+++ Collected material +++
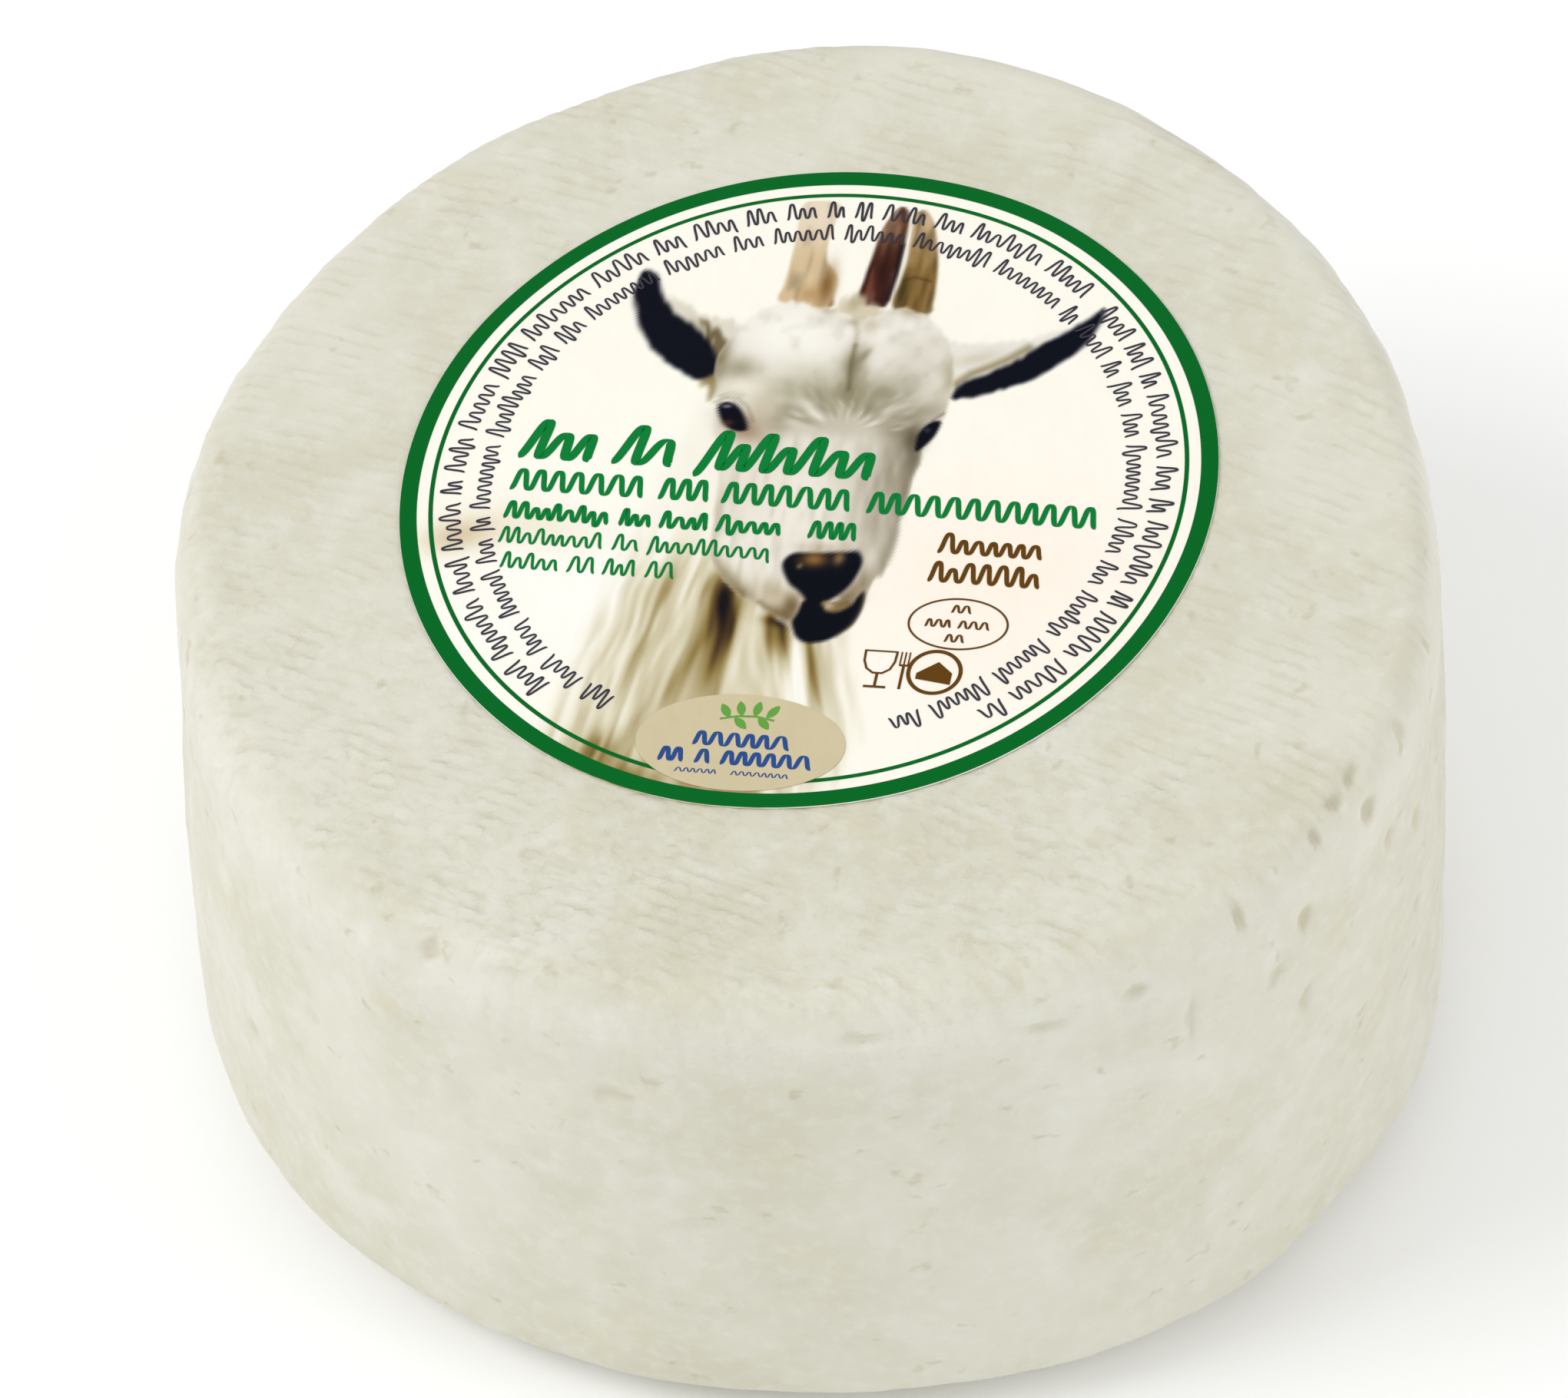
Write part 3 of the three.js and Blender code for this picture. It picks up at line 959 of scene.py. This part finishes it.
def paint_fur(picture, inside):
    """Hair fans out and up from a whorl between the eyes, and lies down along the nose."""
    where, cover = inside
    u, v = picture.u[where], picture.v[where]
    x, y = u - 2.1 + 0.5 * soft_random(flat(u, v), 2.2, 93), v - 5.0
    turn, far = np.arctan2(x, np.maximum(y, 0.3)), np.hypot(x, y)
    fan = soft_random(np.stack([turn * 6, far * 0.5, 0 * far], 1), 1, 90)
    fan = fan + 0.8 * soft_random(np.stack([turn * 13, far * 0.9, 0 * far], 1), 1, 91)
    fan = fan * smooth_step(far, 1.0, 3.5) * np.exp(-((far / 7.0) ** 4)) * smooth_step(y, 0.0, 2.0)
    tufts = 0.5 * layered_random(flat(u, v), (1.2, 1.5, 1), 95, 2) * smooth_step(y, 3, 7)
    down = 0.35 * soft_random(flat(u + 0.06 * v, v), (0.5, 1.9, 1), 92) * smooth_step(-y, -1.0, 1.5)
    fur = fan + tufts + down
    picture.lay(where, (112, 106, 82), np.clip(fur, 0, 1) * cover * 0.55)
    picture.lay(where, (255, 254, 248), np.clip(-fur, 0, 1) * cover * 0.55)


def paint_head(picture):
    """The tuft between the horns, the head with its shading and fur, and the parting on its brow."""
    picture.shape([
        (-0.9, 17.8), (-0.7, 19.6), (0.0, 20.9), (1.1, 21.0), (1.8, 19.9), (3.0, 19.3), (3.2, 18.0),
    ], (212, 200, 172), 0.6, 0.9, 0.5, 8)
    picture.dab((0.4, 19.9), (0.6, 0.9), (162, 148, 114), 0.5)
    inside = picture.shape(HEAD, (238, 234, 225), 0.3, 1.0, 0.25, 5)
    picture.dabs(HEAD_DABS, inside)
    paint_fur(picture, inside)
    picture.lay(inside[0], (228, 210, 156), 0.08 * inside[1])
    picture.stroke([(0.9, 17.8), (1.3, 16.6), (1.4, 15.2)], 0.3, (166, 156, 126), 0.6, 0.45)
    picture.dabs([
        ((1.6, 13.0), (1.0, 2.0), (112, 103, 70), 0.75), ((2.4, 14.1), (0.35, 0.9), (128, 119, 88), 0.6, -25),
    ])
    picture.stroke([(1.4, 15.2), (1.4, 13.2), (1.6, 11.4), (1.7, 10.2)], 0.22, (96, 86, 54), 0.75, 0.35)
    picture.dab((0.8, 17.8), (0.7, 0.5), (172, 162, 138), 0.6)
    picture.stroke([(-1.6, -13.4), (-0.4, -14.3), (1.0, -14.7)], 0.3, (122, 98, 54), 0.65, 0.4)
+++
- **Exercise**: The lines above should be duplicated exactly.

- **Result**:
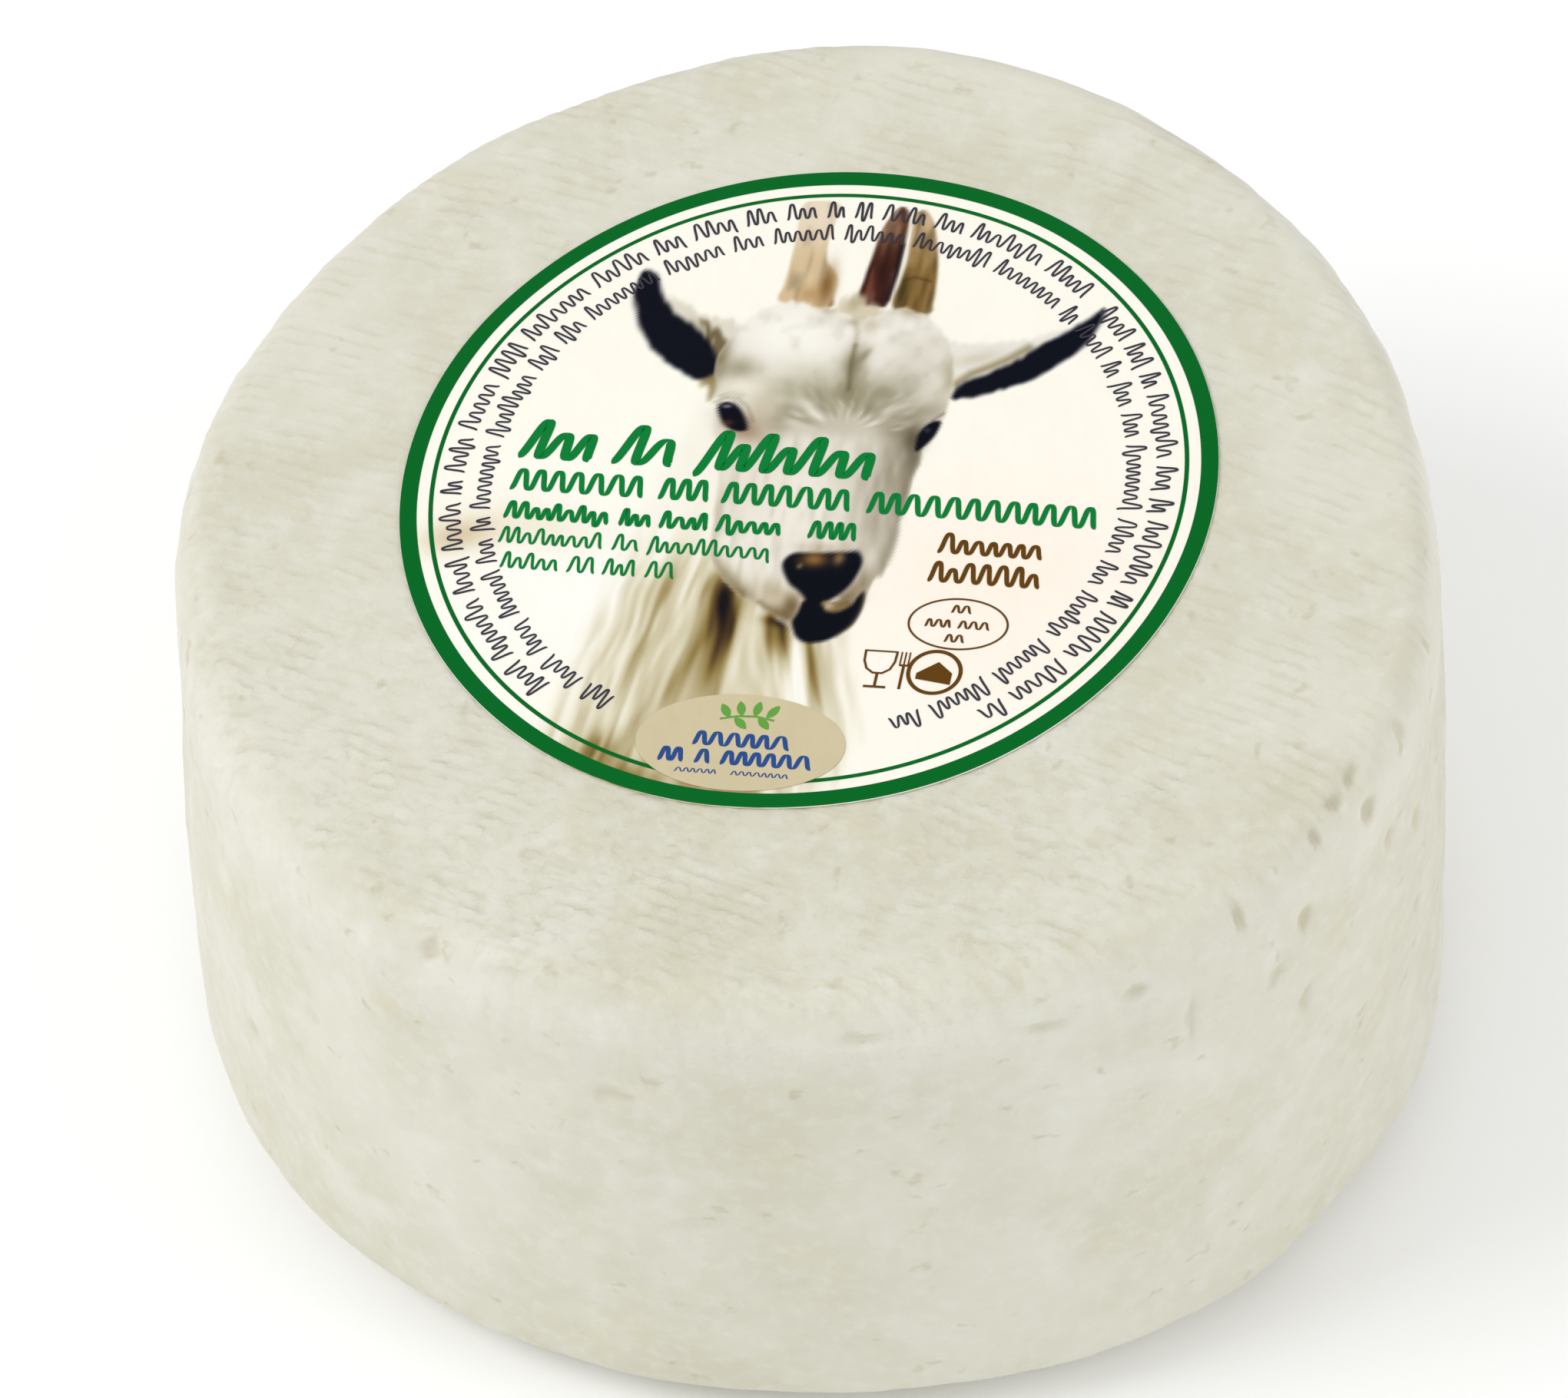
Write part 3 of the three.js and Blender code for this picture. It picks up at line 959 of scene.py. This part finishes it.
def paint_fur(picture, inside):
    """Hair fans out and up from a whorl between the eyes, and lies down along the nose."""
    where, cover = inside
    u, v = picture.u[where], picture.v[where]
    x, y = u - 2.1 + 0.5 * soft_random(flat(u, v), 2.2, 93), v - 5.0
    turn, far = np.arctan2(x, np.maximum(y, 0.3)), np.hypot(x, y)
    fan = soft_random(np.stack([turn * 6, far * 0.5, 0 * far], 1), 1, 90)
    fan = fan + 0.8 * soft_random(np.stack([turn * 13, far * 0.9, 0 * far], 1), 1, 91)
    fan = fan * smooth_step(far, 1.0, 3.5) * np.exp(-((far / 7.0) ** 4)) * smooth_step(y, 0.0, 2.0)
    tufts = 0.5 * layered_random(flat(u, v), (1.2, 1.5, 1), 95, 2) * smooth_step(y, 3, 7)
    down = 0.35 * soft_random(flat(u + 0.06 * v, v), (0.5, 1.9, 1), 92) * smooth_step(-y, -1.0, 1.5)
    fur = fan + tufts + down
    picture.lay(where, (112, 106, 82), np.clip(fur, 0, 1) * cover * 0.55)
    picture.lay(where, (255, 254, 248), np.clip(-fur, 0, 1) * cover * 0.55)


def paint_head(picture):
    """The tuft between the horns, the head with its shading and fur, and the parting on its brow."""
    picture.shape([
        (-0.9, 17.8), (-0.7, 19.6), (0.0, 20.9), (1.1, 21.0), (1.8, 19.9), (3.0, 19.3), (3.2, 18.0),
    ], (212, 200, 172), 0.6, 0.9, 0.5, 8)
    picture.dab((0.4, 19.9), (0.6, 0.9), (162, 148, 114), 0.5)
    inside = picture.shape(HEAD, (238, 234, 225), 0.3, 1.0, 0.25, 5)
    picture.dabs(HEAD_DABS, inside)
    paint_fur(picture, inside)
    picture.lay(inside[0], (228, 210, 156), 0.08 * inside[1])
    picture.stroke([(0.9, 17.8), (1.3, 16.6), (1.4, 15.2)], 0.3, (166, 156, 126), 0.6, 0.45)
    picture.dabs([
        ((1.6, 13.0), (1.0, 2.0), (112, 103, 70), 0.75), ((2.4, 14.1), (0.35, 0.9), (128, 119, 88), 0.6, -25),
    ])
    picture.stroke([(1.4, 15.2), (1.4, 13.2), (1.6, 11.4), (1.7, 10.2)], 0.22, (96, 86, 54), 0.75, 0.35)
    picture.dab((0.8, 17.8), (0.7, 0.5), (172, 162, 138), 0.6)
    picture.stroke([(-1.6, -13.4), (-0.4, -14.3), (1.0, -14.7)], 0.3, (122, 98, 54), 0.65, 0.4)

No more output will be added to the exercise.